I think like one little anecdotal story was,
I gave a talk to his team on Hardware 3 last month
explaining how it worked and what it was capable of,
and then afterwards, one of the researchers came up to me.
He was really excited, and he said, this is so ...
- Hey guys, yeah sorry about that.
It looks like something is going on
with the Tesla website here,
so give me one second to spin that back up,
and I will get the call going yet again.
Be right back.
- [Peter] Adding something to accelerate
neural networks, but nobody was doing
a bottoms-up design from scratch,
which is what we elected to do.
We had the benefit of having the insight into
seeing what Tesla's neural networks looked like
back then and having projections of what
they would look like into the future,
and we were able to leverage all of that knowledge
and our willingness to totally commit
to that style of computing
to produce a design that's dramatically more efficient
and has dramatically more performance
than what you can buy today.
- [Elon] Cool, thanks.
Yeah, I mean, essentially the key is
to be able to run the neural net
at a fundamental, at a bare metal level
so that it's you actually, in the circuits
and especially during the calculations,
in the circuit itself and not
in some sort of emulation mode,
which is how a GPU or a CPU would operate.
So, you want to do basically a massive amount
of localized matrix multiplication
with the memory right there.
So, it's a huge number of very simple complications
with the memory needed to
store the results of those complications
right next to the circuits
that are doing the matrix calculations.
And the net effect is an order of magnitude improvement
in the frames per second.
Our current hardware, which,
I'm a big fan of NVIDIA, they do great stuff.
But using a GPU, fundamentally it's an emulation mode,
and then you also get choked on the bus.
So, the transfer between the GPU and the CPU
ends up being one of the constraints of the system.

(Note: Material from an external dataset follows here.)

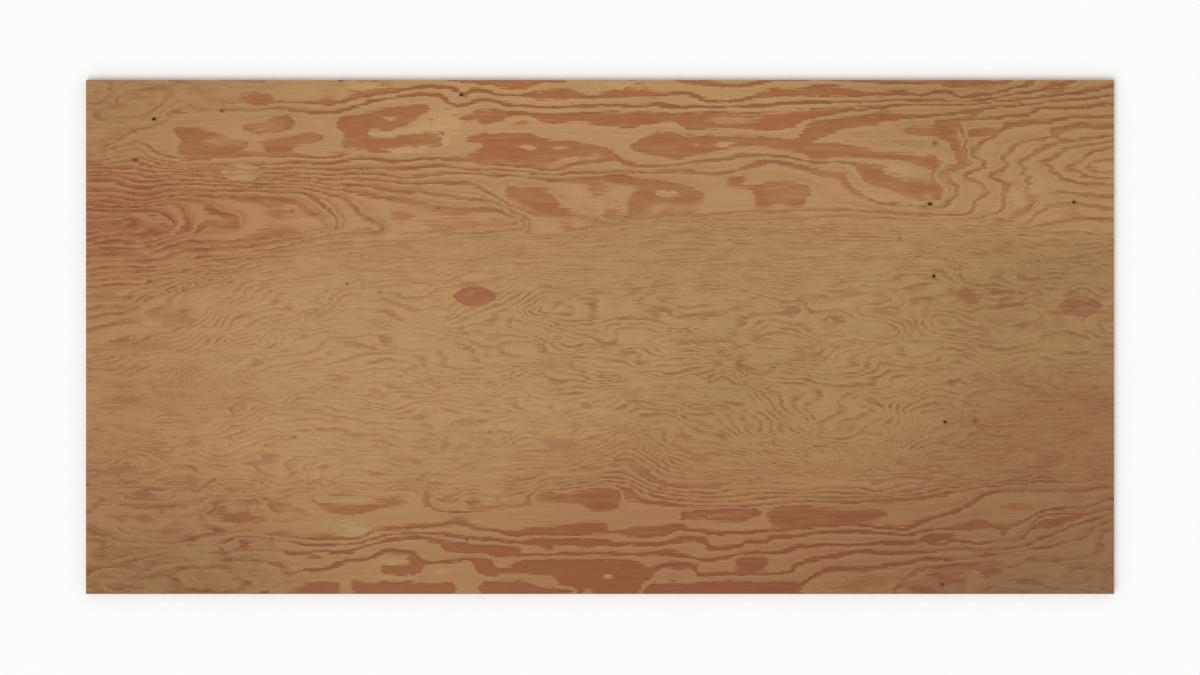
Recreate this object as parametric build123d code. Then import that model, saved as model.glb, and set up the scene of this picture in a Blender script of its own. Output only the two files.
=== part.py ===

So, the net effect is we're able to,
with the Tesla computer,
and we've been like in semi-stealth mode basically
for the last two to three years on this,
but I think it's probably time to let the cat out of the bag
because that cat's gonna come out of the bag anyway.
But it's an incredible job
by Pete and his team to create this,
the world's most advanced computer
designed specifically for autonomous operation.
And as a rough sort of rough figure of merit,
whereas the current NVIDIA's hardware can do
200 frames a second,
this is able to do over 2,000 frames a second
and with full redundancy and fail-over.
So.
It's an amazing design and we're gonna be looking to
increase the size of our chip team
and our investment in that as,
as quickly as possible.
I think we have some of the best aces in the world,
but I think we want to build on that even more.
And it costs the same as our current hardware
and we anticipate that this would have to be replaced,
this replacement, which is why we made it easy to
switch out the computer,
and that's all that needs to be done.
If we take out one computer and plug in the next.
That's it, all the connectors are compatible
and you get an order of magnitude, more processing
and you can run all the cameras at
primary full resolution with the complex neural net.
So it's super kick-ass, thank you for doing that.
- [Peter] You're welcome.
- [Elon] Thanks for making nets
and thanks for making the software.
Anyway, basically I wanted to introduce
three of the key people at Tesla that are doing this.
I have huge respect and admiration for you guys and,
and it's because of what you and your team's doing
that Tesla will be successful in this arena, thank you.
- [Martin] Thank you, Elon.
Shiree, let's go to the first question.
- [Shiree] Thank you, our first question comes
from Tony Sacconaghi with Bernstein.
- [Tony] Yes, thank you.
I have one question and one follow-up, please.
First, just on gross margins,
it looks like S & X gross margins were up
maybe 500 basis points sequentially and I'm wondering
maybe you can articulate what drove that.
And then, more importantly,
it looks like you're calling for Model 3 gross margins
to go from about maybe 3% this quarter
to 15% next quarter.
That's about a $6,000
cost out per car
and I'm wondering if you can maybe
help us understand what sort of the forces
that drive that kind of improvement
in a relatively short timeframe.
- [Elon] Yeah, absolutely.
First of all, I'd like to apologize for
being impolite on the prior call.
Honestly, I think there's really
no excuse for bad manners
and I was violating my own rule in that regard.
Certainly, I have some excuse.
There are reasons for it in that I'd gotten no sleep and
been working sort of
110-hour, 120-hour weeks.
But, nonetheless, there's still no excuse.
My apologies for not being polite on the prior call.
- [Antonio] I appreciate that, thank you.
- [Elon] And let's see, with respect to gross margin,
I'll touch on that and then hand the rest to Deepak,
but certainly, when it's filling up the production line,
there are a tremendous amount of inefficiencies.
There's a lot of
hurry up and wait, where
some parts of the production line move well.
Then, one part doesn't
and you have associates waiting around
with nothing to do.
There are parts that we thought were right
but then it turns out
that they weren't right because
we got to send them back to the supplier.
It's just like a whole sort of giant machine.